RECORDED DATA =>

— Start —

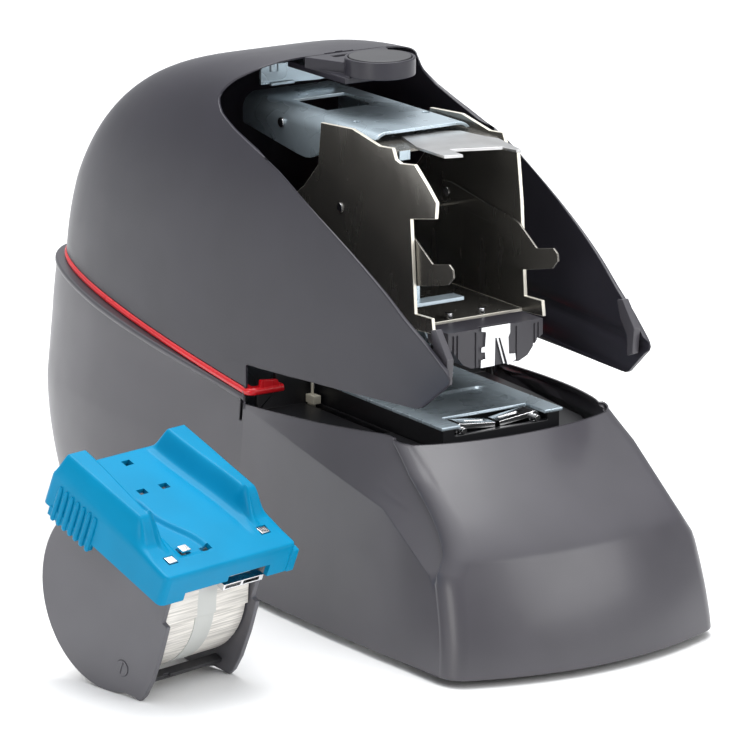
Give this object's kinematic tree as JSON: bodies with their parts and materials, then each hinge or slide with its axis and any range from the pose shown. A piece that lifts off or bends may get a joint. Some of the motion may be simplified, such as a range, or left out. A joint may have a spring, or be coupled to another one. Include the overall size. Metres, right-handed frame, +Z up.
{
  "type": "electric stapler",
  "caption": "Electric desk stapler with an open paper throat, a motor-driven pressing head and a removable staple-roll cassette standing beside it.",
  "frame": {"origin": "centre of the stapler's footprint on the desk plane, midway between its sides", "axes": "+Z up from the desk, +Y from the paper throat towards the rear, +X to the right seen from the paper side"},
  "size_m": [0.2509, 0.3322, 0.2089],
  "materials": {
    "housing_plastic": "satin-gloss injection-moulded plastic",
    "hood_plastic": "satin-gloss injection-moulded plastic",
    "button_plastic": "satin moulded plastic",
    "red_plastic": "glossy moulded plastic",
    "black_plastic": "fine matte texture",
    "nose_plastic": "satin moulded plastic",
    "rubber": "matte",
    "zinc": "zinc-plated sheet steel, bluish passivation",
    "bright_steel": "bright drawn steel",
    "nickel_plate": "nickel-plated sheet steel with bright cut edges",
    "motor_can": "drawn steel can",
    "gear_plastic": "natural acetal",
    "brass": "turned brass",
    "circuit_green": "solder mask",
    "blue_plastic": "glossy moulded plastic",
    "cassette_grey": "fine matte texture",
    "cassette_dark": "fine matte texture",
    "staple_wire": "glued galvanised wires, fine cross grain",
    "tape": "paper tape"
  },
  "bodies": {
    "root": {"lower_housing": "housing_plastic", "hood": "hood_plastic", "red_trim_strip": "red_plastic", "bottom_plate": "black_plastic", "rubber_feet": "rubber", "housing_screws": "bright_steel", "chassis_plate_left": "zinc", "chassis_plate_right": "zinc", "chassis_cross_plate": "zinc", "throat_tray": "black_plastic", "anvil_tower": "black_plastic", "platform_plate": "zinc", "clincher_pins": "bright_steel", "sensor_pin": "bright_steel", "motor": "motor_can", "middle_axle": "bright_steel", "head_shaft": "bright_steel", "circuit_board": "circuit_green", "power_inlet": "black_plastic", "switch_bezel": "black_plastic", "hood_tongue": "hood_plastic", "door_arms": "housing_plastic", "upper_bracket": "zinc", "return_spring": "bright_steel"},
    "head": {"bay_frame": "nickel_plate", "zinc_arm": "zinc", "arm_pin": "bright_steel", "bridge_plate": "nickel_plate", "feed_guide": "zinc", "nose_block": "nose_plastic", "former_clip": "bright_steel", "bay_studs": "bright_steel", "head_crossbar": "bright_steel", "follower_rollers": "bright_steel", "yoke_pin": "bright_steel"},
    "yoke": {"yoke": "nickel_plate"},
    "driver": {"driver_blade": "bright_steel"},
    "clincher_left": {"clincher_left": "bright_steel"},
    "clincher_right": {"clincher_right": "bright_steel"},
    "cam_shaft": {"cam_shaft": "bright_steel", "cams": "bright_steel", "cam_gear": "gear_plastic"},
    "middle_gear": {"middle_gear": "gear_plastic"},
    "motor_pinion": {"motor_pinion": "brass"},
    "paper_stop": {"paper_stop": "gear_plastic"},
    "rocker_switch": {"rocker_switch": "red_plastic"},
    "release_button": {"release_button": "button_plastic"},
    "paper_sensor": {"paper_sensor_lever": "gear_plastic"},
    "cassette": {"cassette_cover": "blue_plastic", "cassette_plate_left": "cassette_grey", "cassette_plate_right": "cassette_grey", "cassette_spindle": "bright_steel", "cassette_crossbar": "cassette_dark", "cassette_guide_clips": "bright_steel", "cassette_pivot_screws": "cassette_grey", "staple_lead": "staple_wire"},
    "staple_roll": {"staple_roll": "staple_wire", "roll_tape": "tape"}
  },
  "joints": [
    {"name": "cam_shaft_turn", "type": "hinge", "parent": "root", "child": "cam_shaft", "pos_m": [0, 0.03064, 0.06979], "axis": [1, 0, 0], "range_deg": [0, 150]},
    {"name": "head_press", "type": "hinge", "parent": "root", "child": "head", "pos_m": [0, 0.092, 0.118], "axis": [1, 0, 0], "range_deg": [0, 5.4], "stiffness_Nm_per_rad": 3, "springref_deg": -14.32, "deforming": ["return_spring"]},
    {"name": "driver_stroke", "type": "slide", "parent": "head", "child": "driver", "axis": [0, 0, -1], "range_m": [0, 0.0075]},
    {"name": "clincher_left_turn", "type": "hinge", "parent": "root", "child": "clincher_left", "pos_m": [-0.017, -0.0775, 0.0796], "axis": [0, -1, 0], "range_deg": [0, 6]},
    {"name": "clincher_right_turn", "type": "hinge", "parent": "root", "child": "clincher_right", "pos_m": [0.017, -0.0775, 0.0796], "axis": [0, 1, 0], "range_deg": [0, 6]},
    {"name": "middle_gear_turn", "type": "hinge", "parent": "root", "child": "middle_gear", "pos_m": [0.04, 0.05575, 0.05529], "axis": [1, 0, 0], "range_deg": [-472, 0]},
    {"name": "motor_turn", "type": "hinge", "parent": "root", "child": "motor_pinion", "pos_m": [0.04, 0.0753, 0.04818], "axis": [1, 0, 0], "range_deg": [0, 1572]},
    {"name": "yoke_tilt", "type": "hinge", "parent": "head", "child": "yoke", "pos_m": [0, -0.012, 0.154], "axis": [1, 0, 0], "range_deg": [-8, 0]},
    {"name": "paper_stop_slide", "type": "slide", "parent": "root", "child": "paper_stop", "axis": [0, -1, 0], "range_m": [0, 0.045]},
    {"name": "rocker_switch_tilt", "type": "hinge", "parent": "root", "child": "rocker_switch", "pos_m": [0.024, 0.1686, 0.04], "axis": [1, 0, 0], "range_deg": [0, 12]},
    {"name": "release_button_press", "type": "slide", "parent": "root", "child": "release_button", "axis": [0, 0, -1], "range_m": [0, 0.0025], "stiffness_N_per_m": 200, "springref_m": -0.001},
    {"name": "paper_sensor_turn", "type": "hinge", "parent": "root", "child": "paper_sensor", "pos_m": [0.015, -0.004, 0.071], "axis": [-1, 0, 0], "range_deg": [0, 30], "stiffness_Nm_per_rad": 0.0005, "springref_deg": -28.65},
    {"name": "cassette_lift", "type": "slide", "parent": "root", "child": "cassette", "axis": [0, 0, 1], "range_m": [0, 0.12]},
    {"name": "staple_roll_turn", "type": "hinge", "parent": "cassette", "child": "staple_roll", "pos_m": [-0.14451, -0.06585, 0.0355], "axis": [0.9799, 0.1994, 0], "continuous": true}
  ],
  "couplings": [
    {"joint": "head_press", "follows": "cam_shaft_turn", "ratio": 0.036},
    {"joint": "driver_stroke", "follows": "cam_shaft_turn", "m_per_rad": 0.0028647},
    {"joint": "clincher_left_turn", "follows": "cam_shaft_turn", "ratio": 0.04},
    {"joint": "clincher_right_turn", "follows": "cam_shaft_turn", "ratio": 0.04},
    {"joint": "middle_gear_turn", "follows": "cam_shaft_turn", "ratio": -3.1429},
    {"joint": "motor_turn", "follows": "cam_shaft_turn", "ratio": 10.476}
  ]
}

— End —

STATED PROBLEM => Print out the whole listing exactly as it appears.

EXERCISE RESPONSE =>
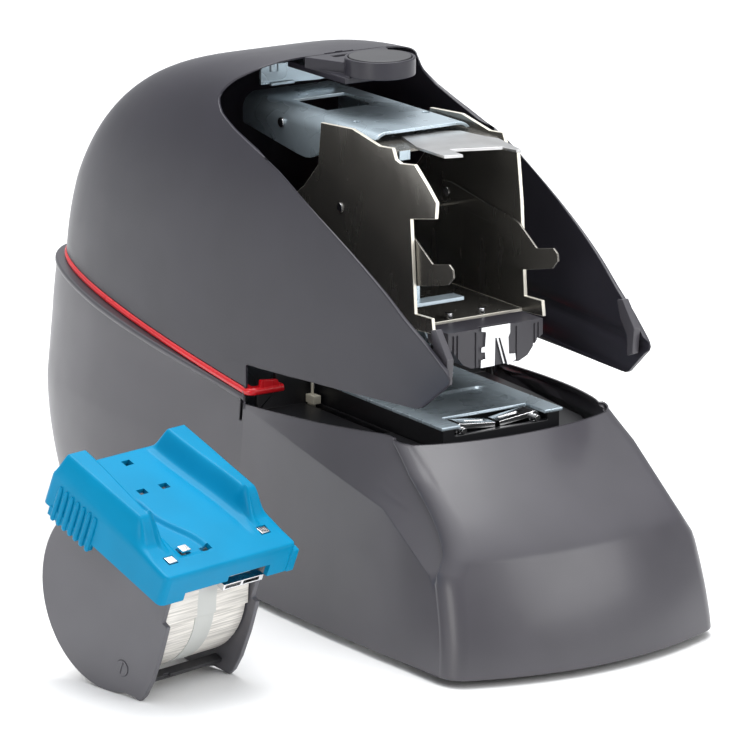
Give this object's kinematic tree as JSON: bodies with their parts and materials, then each hinge or slide with its axis and any range from the pose shown. A piece that lifts off or bends may get a joint. Some of the motion may be simplified, such as a range, or left out. A joint may have a spring, or be coupled to another one. Include the overall size. Metres, right-handed frame, +Z up.
{
  "type": "electric stapler",
  "caption": "Electric desk stapler with an open paper throat, a motor-driven pressing head and a removable staple-roll cassette standing beside it.",
  "frame": {"origin": "centre of the stapler's footprint on the desk plane, midway between its sides", "axes": "+Z up from the desk, +Y from the paper throat towards the rear, +X to the right seen from the paper side"},
  "size_m": [0.2509, 0.3322, 0.2089],
  "materials": {
    "housing_plastic": "satin-gloss injection-moulded plastic",
    "hood_plastic": "satin-gloss injection-moulded plastic",
    "button_plastic": "satin moulded plastic",
    "red_plastic": "glossy moulded plastic",
    "black_plastic": "fine matte texture",
    "nose_plastic": "satin moulded plastic",
    "rubber": "matte",
    "zinc": "zinc-plated sheet steel, bluish passivation",
    "bright_steel": "bright drawn steel",
    "nickel_plate": "nickel-plated sheet steel with bright cut edges",
    "motor_can": "drawn steel can",
    "gear_plastic": "natural acetal",
    "brass": "turned brass",
    "circuit_green": "solder mask",
    "blue_plastic": "glossy moulded plastic",
    "cassette_grey": "fine matte texture",
    "cassette_dark": "fine matte texture",
    "staple_wire": "glued galvanised wires, fine cross grain",
    "tape": "paper tape"
  },
  "bodies": {
    "root": {"lower_housing": "housing_plastic", "hood": "hood_plastic", "red_trim_strip": "red_plastic", "bottom_plate": "black_plastic", "rubber_feet": "rubber", "housing_screws": "bright_steel", "chassis_plate_left": "zinc", "chassis_plate_right": "zinc", "chassis_cross_plate": "zinc", "throat_tray": "black_plastic", "anvil_tower": "black_plastic", "platform_plate": "zinc", "clincher_pins": "bright_steel", "sensor_pin": "bright_steel", "motor": "motor_can", "middle_axle": "bright_steel", "head_shaft": "bright_steel", "circuit_board": "circuit_green", "power_inlet": "black_plastic", "switch_bezel": "black_plastic", "hood_tongue": "hood_plastic", "door_arms": "housing_plastic", "upper_bracket": "zinc", "return_spring": "bright_steel"},
    "head": {"bay_frame": "nickel_plate", "zinc_arm": "zinc", "arm_pin": "bright_steel", "bridge_plate": "nickel_plate", "feed_guide": "zinc", "nose_block": "nose_plastic", "former_clip": "bright_steel", "bay_studs": "bright_steel", "head_crossbar": "bright_steel", "follower_rollers": "bright_steel", "yoke_pin": "bright_steel"},
    "yoke": {"yoke": "nickel_plate"},
    "driver": {"driver_blade": "bright_steel"},
    "clincher_left": {"clincher_left": "bright_steel"},
    "clincher_right": {"clincher_right": "bright_steel"},
    "cam_shaft": {"cam_shaft": "bright_steel", "cams": "bright_steel", "cam_gear": "gear_plastic"},
    "middle_gear": {"middle_gear": "gear_plastic"},
    "motor_pinion": {"motor_pinion": "brass"},
    "paper_stop": {"paper_stop": "gear_plastic"},
    "rocker_switch": {"rocker_switch": "red_plastic"},
    "release_button": {"release_button": "button_plastic"},
    "paper_sensor": {"paper_sensor_lever": "gear_plastic"},
    "cassette": {"cassette_cover": "blue_plastic", "cassette_plate_left": "cassette_grey", "cassette_plate_right": "cassette_grey", "cassette_spindle": "bright_steel", "cassette_crossbar": "cassette_dark", "cassette_guide_clips": "bright_steel", "cassette_pivot_screws": "cassette_grey", "staple_lead": "staple_wire"},
    "staple_roll": {"staple_roll": "staple_wire", "roll_tape": "tape"}
  },
  "joints": [
    {"name": "cam_shaft_turn", "type": "hinge", "parent": "root", "child": "cam_shaft", "pos_m": [0, 0.03064, 0.06979], "axis": [1, 0, 0], "range_deg": [0, 150]},
    {"name": "head_press", "type": "hinge", "parent": "root", "child": "head", "pos_m": [0, 0.092, 0.118], "axis": [1, 0, 0], "range_deg": [0, 5.4], "stiffness_Nm_per_rad": 3, "springref_deg": -14.32, "deforming": ["return_spring"]},
    {"name": "driver_stroke", "type": "slide", "parent": "head", "child": "driver", "axis": [0, 0, -1], "range_m": [0, 0.0075]},
    {"name": "clincher_left_turn", "type": "hinge", "parent": "root", "child": "clincher_left", "pos_m": [-0.017, -0.0775, 0.0796], "axis": [0, -1, 0], "range_deg": [0, 6]},
    {"name": "clincher_right_turn", "type": "hinge", "parent": "root", "child": "clincher_right", "pos_m": [0.017, -0.0775, 0.0796], "axis": [0, 1, 0], "range_deg": [0, 6]},
    {"name": "middle_gear_turn", "type": "hinge", "parent": "root", "child": "middle_gear", "pos_m": [0.04, 0.05575, 0.05529], "axis": [1, 0, 0], "range_deg": [-472, 0]},
    {"name": "motor_turn", "type": "hinge", "parent": "root", "child": "motor_pinion", "pos_m": [0.04, 0.0753, 0.04818], "axis": [1, 0, 0], "range_deg": [0, 1572]},
    {"name": "yoke_tilt", "type": "hinge", "parent": "head", "child": "yoke", "pos_m": [0, -0.012, 0.154], "axis": [1, 0, 0], "range_deg": [-8, 0]},
    {"name": "paper_stop_slide", "type": "slide", "parent": "root", "child": "paper_stop", "axis": [0, -1, 0], "range_m": [0, 0.045]},
    {"name": "rocker_switch_tilt", "type": "hinge", "parent": "root", "child": "rocker_switch", "pos_m": [0.024, 0.1686, 0.04], "axis": [1, 0, 0], "range_deg": [0, 12]},
    {"name": "release_button_press", "type": "slide", "parent": "root", "child": "release_button", "axis": [0, 0, -1], "range_m": [0, 0.0025], "stiffness_N_per_m": 200, "springref_m": -0.001},
    {"name": "paper_sensor_turn", "type": "hinge", "parent": "root", "child": "paper_sensor", "pos_m": [0.015, -0.004, 0.071], "axis": [-1, 0, 0], "range_deg": [0, 30], "stiffness_Nm_per_rad": 0.0005, "springref_deg": -28.65},
    {"name": "cassette_lift", "type": "slide", "parent": "root", "child": "cassette", "axis": [0, 0, 1], "range_m": [0, 0.12]},
    {"name": "staple_roll_turn", "type": "hinge", "parent": "cassette", "child": "staple_roll", "pos_m": [-0.14451, -0.06585, 0.0355], "axis": [0.9799, 0.1994, 0], "continuous": true}
  ],
  "couplings": [
    {"joint": "head_press", "follows": "cam_shaft_turn", "ratio": 0.036},
    {"joint": "driver_stroke", "follows": "cam_shaft_turn", "m_per_rad": 0.0028647},
    {"joint": "clincher_left_turn", "follows": "cam_shaft_turn", "ratio": 0.04},
    {"joint": "clincher_right_turn", "follows": "cam_shaft_turn", "ratio": 0.04},
    {"joint": "middle_gear_turn", "follows": "cam_shaft_turn", "ratio": -3.1429},
    {"joint": "motor_turn", "follows": "cam_shaft_turn", "ratio": 10.476}
  ]
}